1. Why is a Bayer Filter Needed?
The core of an image sensor is a silicon-based photodiode, which can only measure the amount of charge generated by incident light and cannot directly perceive the color of the light. When photons are absorbed by the silicon material, electron-hole pairs are generated, forming a charge signal. Regardless of whether these photons come from red, green, or blue light, the generated charges are electrically indistinguishable. The photoelectric conversion process only reflects the intensity of the incident light and cannot retain the wavelength information of the photons. Therefore, to generate a color image, it is necessary to acquire signals for the red (R), green (G), and blue (B) channels.

Early color imaging mostly used a dichroic prism to split light into three RGB paths, projecting them onto separate sensors. This approach offers high color accuracy and requires no interpolation, but it is bulky, expensive, has a complex optical path, and is difficult to align, making it hard to meet the demands of consumer electronics and mass production.

To solve this problem, Bryce Bayer, an engineer at Eastman Kodak, proposed a patented solution in 1976: the Bayer filter. A CFA (Color Filter Array) is overlaid on the top surface of a single sensor, spatially sampling in an interleaved arrangement with an R:G:B ratio of 1:2:1. Each pixel records only one color to achieve color sampling, and a color image is then reconstructed via algorithms. This solution is compact, low-cost, and easy to mass-produce, quickly becoming the mainstream approach. (Image source: https://en.wikipedia.org/wiki/File:Bayer_pattern_on_sensor.svg)

2. How Does the Bayer Filter Achieve Color Imaging?
The Bayer filter achieves this by covering different pixels with R, G, and B filters, allowing each pixel to receive only the monochromatic luminance value of the corresponding wavelength band.
The data output by the sensor is not a complete RGB image, but a mosaic of monochromatic sampled values, known as RAW data. To obtain a full-color image, a demosaicing algorithm is required to estimate the missing color components based on neighboring pixel information, thereby reconstructing the RGB values for each pixel.
(Image source: https://en.wikipedia.org/wiki/Bayer_filter#/media/File:Bayer_pattern_on_sensor_profile.svg)

3. Why Adopt the Bayer Pattern?
The Bayer pattern is the spatial arrangement of color filters on the pixel array in a Bayer filter, used to define the distribution rules of the red (R), green (G), and blue (B) filters.

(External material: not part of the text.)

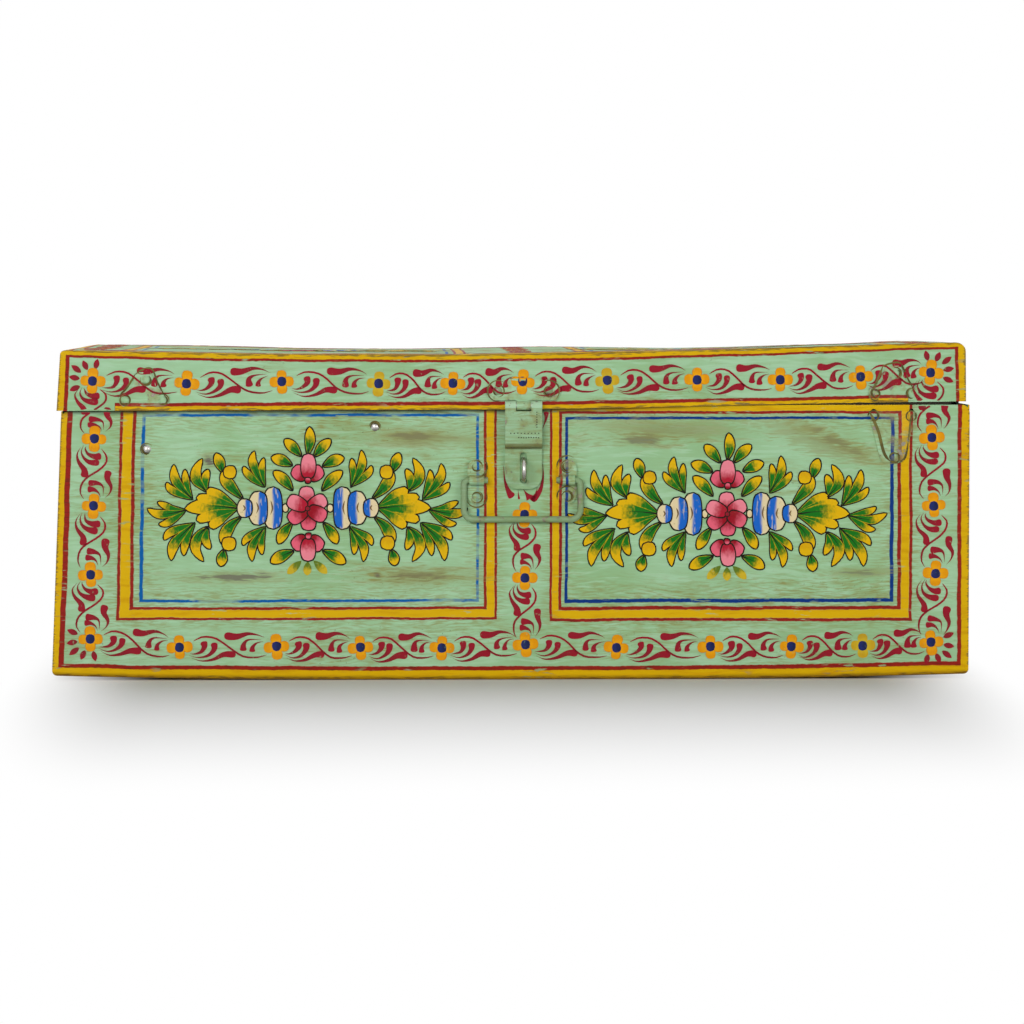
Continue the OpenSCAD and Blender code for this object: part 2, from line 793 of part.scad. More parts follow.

To balance luminance resolution and color information with a limited number of pixels, the Bayer pattern adopts an R:G:B sampling ratio of 1:2:1, where green pixels account for 50% of the total pixels, and red and blue pixels each account for 25%. This design stems from the fact that the human visual system is far more sensitive to changes in luminance than to changes in color, and the luminance information in an image is primarily contributed by the green channel. Therefore, increasing the sampling density of green pixels can achieve higher luminance resolution and detail rendition with the same number of pixels, while maintaining color reconstruction accuracy.

Common Bayer patterns include: RGGB, BGGR, GBRG, and GRBG. These arrangements have the same sampling ratio and density, differing only in the starting position or orientation of the filters. The specific arrangement adopted depends on the sensor design and ISP configuration.

4. What Challenges Does the Bayer Filter Face?
(1) Loss of Light Utilization
Each pixel only allows light of a specific wavelength band to pass through, while the rest of the spectrum is filtered out. Consequently, a large amount of incident light cannot be utilized, leading to a decrease in photon utilization efficiency, which is a key factor limiting the low-light performance of imaging systems.

(2) Sampling and Interpolation Artifacts
Due to the limited spatial sampling frequency, aliasing occurs when capturing high-frequency textures, manifesting as moiré patterns. Meanwhile, incorrect interpolation by the demosaicing algorithm in edge regions can lead to false color artifacts and zippering artifacts.

False color artifact:
(Image source: https://en.wikipedia.org/wiki/Bayer_filter#/media/File:False_colour_artifact.JPG)

Zippering artifact:
(Image source: https://en.wikipedia.org/wiki/Bayer_filter#/media/File:Zippering_artifact.JPG)

5. Evolution of the Bayer Filter
New color filter arrays (CFAs) replacing the Bayer pattern:

  • RGBW array: Introduces colorless, transparent white pixels (White) into the pixel array. White pixels do not filter the spectrum, allowing full-band light to pass through, which can increase light intake by up to 60%, significantly reducing noise in night scenes when combined with algorithms.
  • RYYB array: Replaces green filters with yellow filters (Yellow). Yellow filters allow both red and green light to pass through simultaneously, increasing light intake by about 40% compared to traditional RGB, greatly enhancing low-light performance in night scenes.